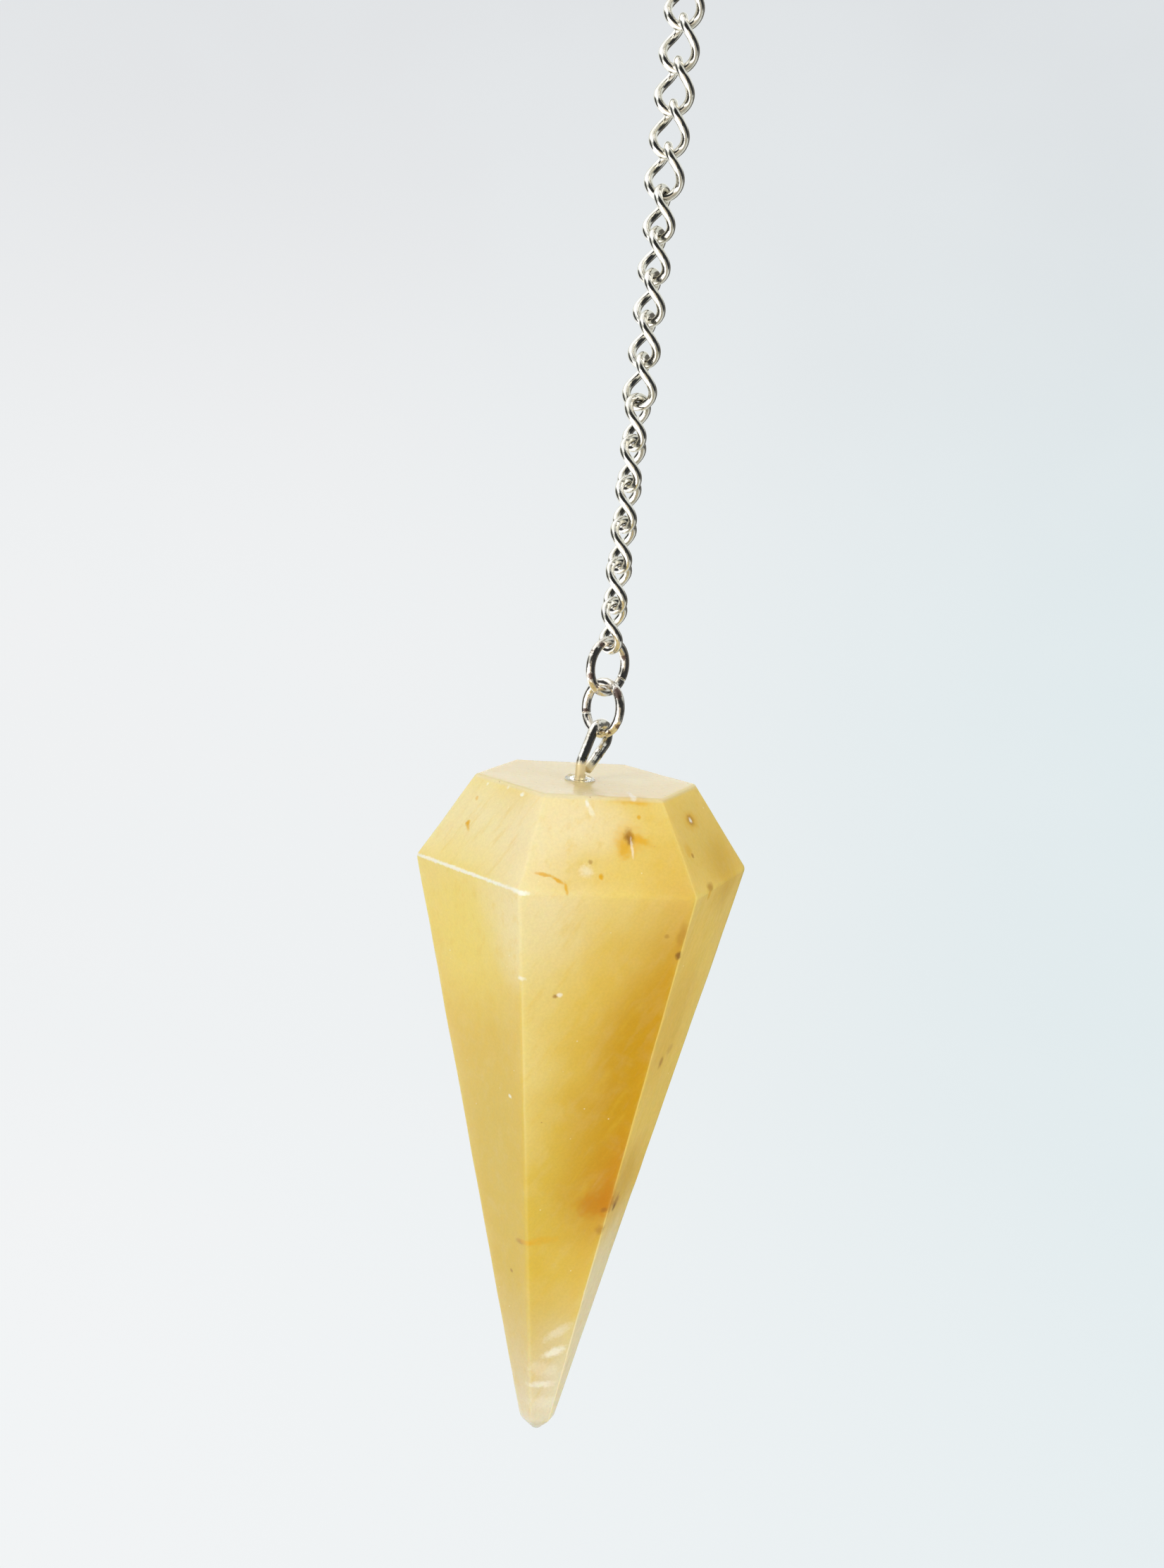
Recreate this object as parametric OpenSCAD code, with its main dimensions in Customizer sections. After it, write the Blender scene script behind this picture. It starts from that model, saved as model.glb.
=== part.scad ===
// Pendulum pendant: a six-sided pointed stone with a glued eye pin, hung from
// two jump rings on a twisted curb chain that ends in a plain ring.
// Millimetres, +Z up. The origin is the highest point inside the end ring,
// where the whole pendant hangs, and the chain runs straight down from it.
// Turns are angles about the vertical, from +X towards +Y.

/* [Stone] */
// Length of the stone, from its flat top to its point
stone_length = 45; // [36:0.5:60]
// Width of the stone across opposite corners of its girdle
stone_width = 21.6; // [17:0.1:27]
// Width of the flat top across opposite corners
table_width = 14.1; // [9:0.1:16]
// Width across opposite corners where the blunt point starts
tip_width = 2.4; // [1.2:0.1:4]
// Height of the sloping facets between the flat top and the girdle
crown_height = 5.4; // [3:0.1:9]
// Height of the blunt point
tip_height = 1.1; // [0.5:0.05:2.5]
// Turn of the stone about its own axis
stone_turn = 40.5; // [0:0.5:60]

/* [Eye pin] */
// Thickness of the eye pin's wire
eye_wire = 0.64; // [0.4:0.02:0.8]
// Height of the middle of the wire at the eye's top, above the flat top
eye_height = 3.5; // [3:0.05:6]
// Radius of the eye's round end, to the middle of the wire
eye_radius = 0.86; // [0.8:0.01:1.2]
// Distance from the stem to the middle of the eye's round end
eye_reach = 1.8; // [1.3:0.05:2.2]
// Height at which the stem starts to bend
bend_height = 0.95; // [0.6:0.05:1.4]
// Radius of that bend, to the middle of the wire
bend_radius = 0.9; // [0.5:0.05:1.5]
// Height of the wire's free end above the flat top
free_end_height = 0.55; // [0.4:0.05:1]
// Distance of the wire's free end from the stem
free_end_reach = 0.7; // [0.68:0.01:0.95]
// Turn of the eye's plane
eye_turn = 54; // [30:1:60]
// Distance from the stone's axis to the hole drilled for the stem
stem_offset = 0.8; // [0:0.05:2]
// Length of the stem inside the stone
stem_depth = 6; // [3:0.5:12]

/* [Glue] */
// Width of the clear glue bead round the stem
glue_width = 1.9; // [1.2:0.1:3]
// Height of the glue bead at the stem
glue_height = 0.3; // [0.15:0.05:0.6]

/* [Jump rings] */
// Outer diameter of both jump rings
ring_width = 3.9; // [3.6:0.05:6]
// Thickness of their wire
ring_wire = 0.6; // [0.4:0.02:0.8]
// Turn of the upper ring's plane
upper_turn = 49; // [30:1:60]
// Turn of the lower ring's plane
lower_turn = -49; // [-60:1:-30]
// Width of the closed cut in each jump ring
seam_gap = 0.05; // [0.02:0.01:0.1]

/* [Chain] */
// Outer length of a curb link
link_length = 3.72; // [3.4:0.01:5]
// Outer width of a curb link
link_width = 2.8; // [2.5:0.01:3.2]
// Thickness of a curb link's wire
link_wire = 0.56; // [0.36:0.01:0.6]
// Twist of each curb link from its top end to its bottom end
link_twist = 90; // [70:1:110]

/* [End ring] */
// Outer diameter of the plain ring that the chain hangs from
end_ring_width = 8; // [7:0.5:12]
// Thickness of its wire
end_ring_wire = 0.8; // [0.6:0.05:0.8]

/* [Fits] */
// Gap between two pieces of wire that bear on each other
play = 0.03; // [0.02:0.005:0.06]
// Gap all round the stem in its drilled hole and in the glue bead
stem_clearance = 0.05; // [0.03:0.01:0.1]

/* [Hidden] */
// Stretches of the chain from the top down: how many links, and the turn of
// the middle of each
LINKS = 0;
TURN = 1;
stretches = [
    [6, -43],
    [4, -71],
    [1, -64],
    [6, -93],
];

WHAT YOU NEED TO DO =
Write the listing out again, exactly as it reads.

OUTPUT OF THE TASK =
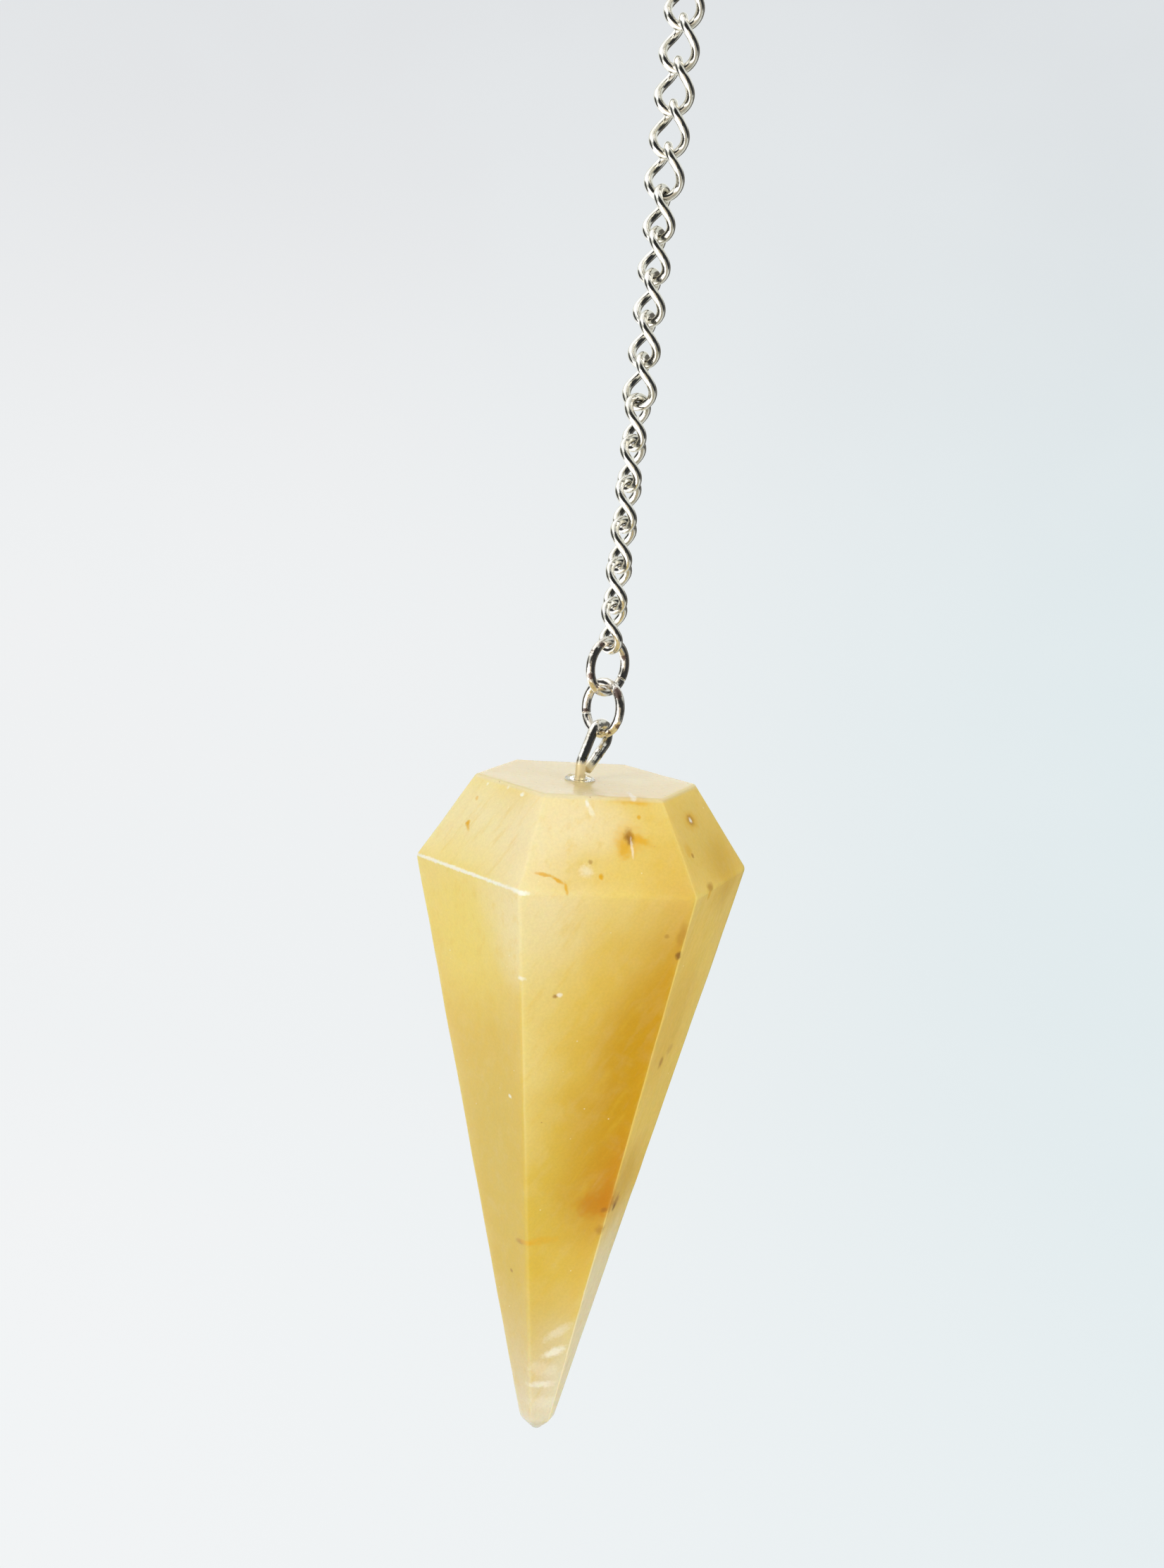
Recreate this object as parametric OpenSCAD code, with its main dimensions in Customizer sections. After it, write the Blender scene script behind this picture. It starts from that model, saved as model.glb.
=== part.scad ===
// Pendulum pendant: a six-sided pointed stone with a glued eye pin, hung from
// two jump rings on a twisted curb chain that ends in a plain ring.
// Millimetres, +Z up. The origin is the highest point inside the end ring,
// where the whole pendant hangs, and the chain runs straight down from it.
// Turns are angles about the vertical, from +X towards +Y.

/* [Stone] */
// Length of the stone, from its flat top to its point
stone_length = 45; // [36:0.5:60]
// Width of the stone across opposite corners of its girdle
stone_width = 21.6; // [17:0.1:27]
// Width of the flat top across opposite corners
table_width = 14.1; // [9:0.1:16]
// Width across opposite corners where the blunt point starts
tip_width = 2.4; // [1.2:0.1:4]
// Height of the sloping facets between the flat top and the girdle
crown_height = 5.4; // [3:0.1:9]
// Height of the blunt point
tip_height = 1.1; // [0.5:0.05:2.5]
// Turn of the stone about its own axis
stone_turn = 40.5; // [0:0.5:60]

/* [Eye pin] */
// Thickness of the eye pin's wire
eye_wire = 0.64; // [0.4:0.02:0.8]
// Height of the middle of the wire at the eye's top, above the flat top
eye_height = 3.5; // [3:0.05:6]
// Radius of the eye's round end, to the middle of the wire
eye_radius = 0.86; // [0.8:0.01:1.2]
// Distance from the stem to the middle of the eye's round end
eye_reach = 1.8; // [1.3:0.05:2.2]
// Height at which the stem starts to bend
bend_height = 0.95; // [0.6:0.05:1.4]
// Radius of that bend, to the middle of the wire
bend_radius = 0.9; // [0.5:0.05:1.5]
// Height of the wire's free end above the flat top
free_end_height = 0.55; // [0.4:0.05:1]
// Distance of the wire's free end from the stem
free_end_reach = 0.7; // [0.68:0.01:0.95]
// Turn of the eye's plane
eye_turn = 54; // [30:1:60]
// Distance from the stone's axis to the hole drilled for the stem
stem_offset = 0.8; // [0:0.05:2]
// Length of the stem inside the stone
stem_depth = 6; // [3:0.5:12]

/* [Glue] */
// Width of the clear glue bead round the stem
glue_width = 1.9; // [1.2:0.1:3]
// Height of the glue bead at the stem
glue_height = 0.3; // [0.15:0.05:0.6]

/* [Jump rings] */
// Outer diameter of both jump rings
ring_width = 3.9; // [3.6:0.05:6]
// Thickness of their wire
ring_wire = 0.6; // [0.4:0.02:0.8]
// Turn of the upper ring's plane
upper_turn = 49; // [30:1:60]
// Turn of the lower ring's plane
lower_turn = -49; // [-60:1:-30]
// Width of the closed cut in each jump ring
seam_gap = 0.05; // [0.02:0.01:0.1]

/* [Chain] */
// Outer length of a curb link
link_length = 3.72; // [3.4:0.01:5]
// Outer width of a curb link
link_width = 2.8; // [2.5:0.01:3.2]
// Thickness of a curb link's wire
link_wire = 0.56; // [0.36:0.01:0.6]
// Twist of each curb link from its top end to its bottom end
link_twist = 90; // [70:1:110]

/* [End ring] */
// Outer diameter of the plain ring that the chain hangs from
end_ring_width = 8; // [7:0.5:12]
// Thickness of its wire
end_ring_wire = 0.8; // [0.6:0.05:0.8]

/* [Fits] */
// Gap between two pieces of wire that bear on each other
play = 0.03; // [0.02:0.005:0.06]
// Gap all round the stem in its drilled hole and in the glue bead
stem_clearance = 0.05; // [0.03:0.01:0.1]

/* [Hidden] */
// Stretches of the chain from the top down: how many links, and the turn of
// the middle of each
LINKS = 0;
TURN = 1;
stretches = [
    [6, -43],
    [4, -71],
    [1, -64],
    [6, -93],
];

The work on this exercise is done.